I always try to remain cuddling John even when he is having the spasms in the night, the really strong spasms frighten us both, but I try to keep the contact with him, I don't want him to feel that they repulse me, I want him to feel secure at a time when he feels really unsecure. It doesn't matter how many spasms he has, he still finds the really strong once hard to cope with. His body doesn't feel like it belongs to him as he has no control over them.
Hope this helps and I hope that when he comes home you an both pull together and deal with all of this as a couple. This really tests the sickness part of your wedding vows.
Maria
#9 *LoraB*
Posted 04 May 2006 - 07:05 PM
You are in a tough situation.. some years ago the rate of marriage breakdown for couples with a sci partner was very high and I don't suppose it has got any better.There are so many things for him to learn to cope with that lashing out may be the only way he can regain some "control".

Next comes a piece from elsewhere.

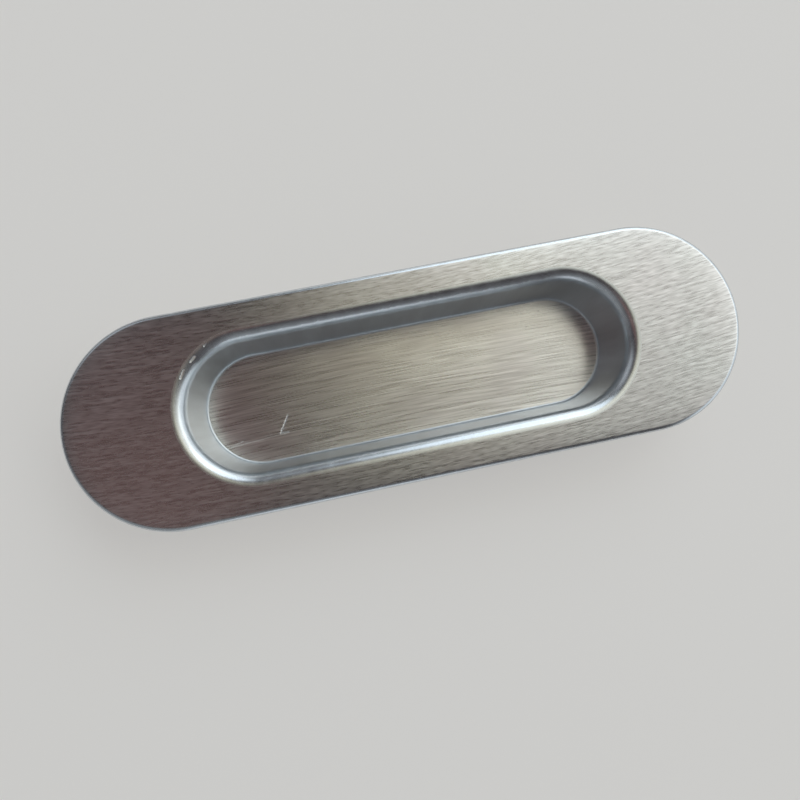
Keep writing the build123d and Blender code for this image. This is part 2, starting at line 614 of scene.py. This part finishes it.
def make_brushed(name, unhandled_or_painted_light_colour, long_along, short_along, sway, marked):
    """Brushed steel, with the scratches and specks of the recess floor where marked is true.

    Its long and its short strokes have so many cycles in each millimetre along the brush.
    """
    material, tree, shader, place_on_part = steel_material(name)
    grain_vector = add(tree, "ShaderNodeUVMap", uv_map="grain").outputs[0]
    lines = wavy(tree, grain_vector, sway)
    long_strokes = stretched_noise(tree, lines, long_along, long_across, detail=1.0)
    short_strokes = stretched_noise(tree, lines, short_along, short_across, detail=1.0)
    hair_strokes = stretched_noise(tree, lines, short_along * hair_against_short, hair_across, detail=0.0)
    coarse = stretched_noise(tree, lines, long_along, coarse_across, detail=1.0)
    cloud = noise(tree, place_on_part, cloud_scale, detail=2.0)
    strokes = calc(tree, "MULTIPLY", short_strokes, short_weight)
    strokes = calc(tree, "MULTIPLY_ADD", long_strokes, long_weight, strokes)
    strokes = calc(tree, "MULTIPLY_ADD", hair_strokes, hair_weight, strokes)
    crisp = spread(tree, strokes, 0.0, 1.0, *crisp_range)
    stroke_shade = spread(tree, crisp, *stroke_shades, 0.0, 1.0)
    shade = calc(tree, "MULTIPLY", stroke_shade, spread(tree, coarse, *coarse_shades))
    handled = spread(tree, cloud, 0.0, most_handled)
    colour = blend_colours(tree, handled, (*unhandled_or_painted_light_colour, 1.0), (*handled_colour, 1.0))
    rough = spread(tree, strokes, *stroke_roughness)
    rough = calc(tree, "ADD", rough, spread(tree, cloud, *cloud_roughness))
    height = calc(tree, "MULTIPLY", crisp, stroke_depth)
    if marked:
        scratched, specks = mark_floor(tree, place_on_part)
        shade = calc(tree, "MULTIPLY", shade, calc(tree, "MULTIPLY_ADD", specks, -speck_darkening, 1.0))
        # The scratches get a lighter colour, partly bared metal and partly a painted glint
        colour = blend_colours(tree, scratched, colour, (*bared_metal_and_glint_colour, 1.0))
        rough = calc(tree, "MULTIPLY_ADD", scratched, scratch_roughness, rough)
        height = calc(tree, "MULTIPLY_ADD", scratched, -scratch_depth, height)
    tree.links.new(scaled(tree, colour, shade), shader.inputs["Base Color"])
    tree.links.new(rough, shader.inputs["Roughness"])
    add_relief(tree, shader, height)
    direction = add(tree, "ShaderNodeTangent", direction_type="UV_MAP", uv_map="grain").outputs[0]
    tree.links.new(direction, shader.inputs["Tangent"])
    shader.inputs["Anisotropic"].default_value = sideways_spread
    shader.inputs["Anisotropic Rotation"].default_value = quarter_turn
    print(name, "has", len(tree.nodes), "nodes")
    return material


brushed_flange_steel = make_brushed("brushed_flange_steel", brushed_colour,
                                    long_along=0.08, short_along=0.38, sway=0.08, marked=False)
# The floor's lighter colour is painted light
brushed_floor_steel = make_brushed("brushed_floor_steel", floor_colour_with_painted_light,
                                   long_along=0.02, short_along=0.10, sway=0.05, marked=True)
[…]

I met my husband in a sci unit so I thought I knew what to expect also he wasn't a new lesion but I saw many heartbreaking senarios.....
Both of you are taking a journey on uncharted territory, I hope it works out.
Lo
#10
Posted 05 May 2006 - 04:01 PM
I feel exactly where you are coming from, I don't have any advice, we just need to remember, when people are upset they take it out on the ones they love the most.
I have lost count of the times Michael tells me he hates me and doesn't love me, wants to be on his own etc. I've cried so many times.
But we always have happy memories, and we have love which will get us through xxxxx
#11
Posted 06 May 2006 - 10:32 PM
#12
Posted 07 May 2006 - 07:43 AM
Glad everything is going well so far this weekend, as I said previously, if he starts looking for an arguement don't argue back and then there is no arguement, as he cannot argue with himself.
Try and do some of the things you used to enjoy doing before, talk about the things you used to and try not to just focus on the injury and results of it. You could always introduce him to this site, just delete/edit anything you may have posted that he won't appreciate reading. If it has helped you it could help him and give him a life line, and also show him how everyone has come out the otherside and are still in fighting form, even if they have their off days or feel like screaming in their head.
My husband is sea fishing mad, he struggles to go and where as he used to go 3 times a week he is now lucky to go twice a month. He goes with my brother and between them they have worked out their own system to enable John to still participate. They go to easily accessible place, and if there is a fish on and John cannot real in, Carl does it for him etc etc.
John is also Chairman of the Corus Sea Angling Club, (I'm the unpaid Secretary)
Any way, good luck and I hope it continues to get better.
Maria
Never say never, and definately do not quit, its usually worth the trying in the end.